• **DIRECTIVE**: Count how many lines hold the word "where" and give that number as the whole answer.

• **COLLECTED MATERIAL**:
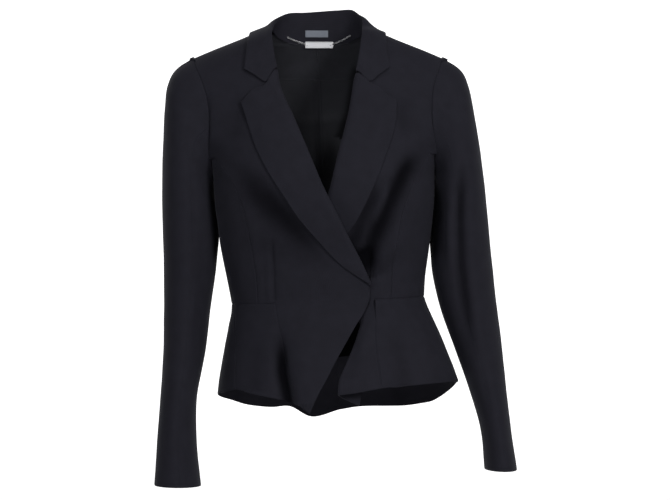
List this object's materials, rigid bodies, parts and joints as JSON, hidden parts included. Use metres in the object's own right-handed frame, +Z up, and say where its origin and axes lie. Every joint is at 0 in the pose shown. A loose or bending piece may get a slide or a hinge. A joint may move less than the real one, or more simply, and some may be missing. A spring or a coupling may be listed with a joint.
{
  "type": "peplum jacket",
  "caption": "Fitted peplum jacket with notched lapels, crossed front, flared pointed hem and long two-piece sleeves, held in its worn hollow form.",
  "frame": {"origin": "centre of the neck opening at the height of the back neck seam, where a wearer's neck and shoulders hold the jacket", "axes": "+Z up, -Y the front, +X the wearer's left"},
  "size_m": [0.5379, 0.2679, 0.7113],
  "materials": {
    "jacket_cloth": "matte fine weave",
    "lining": "satin",
    "label_cloth": "satin weave",
    "polished_steel": "polished"
  },
  "bodies": {
    "root": {"back_left": "jacket_cloth", "back_right": "jacket_cloth", "collar": "jacket_cloth", "front_left": "jacket_cloth", "front_right": "jacket_cloth", "hanger_chain_left": "polished_steel", "hanger_chain_right": "polished_steel", "hanger_plate": "polished_steel", "lapel_left": "jacket_cloth", "lapel_right": "jacket_cloth", "lining_back_left": "lining", "lining_back_right": "lining", "neck_facing_left": "jacket_cloth", "neck_facing_right": "jacket_cloth", "neck_label": "label_cloth", "peplum_back_left": "jacket_cloth", "peplum_back_right": "jacket_cloth", "peplum_side_left": "jacket_cloth", "peplum_side_right": "jacket_cloth", "side_front_left": "jacket_cloth", "side_front_right": "jacket_cloth", "sleeve_top_left": "jacket_cloth", "sleeve_top_right": "jacket_cloth", "sleeve_under_left": "jacket_cloth", "sleeve_under_right": "jacket_cloth"}
  },
  "joints": []
}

• **THE REPLY**: 2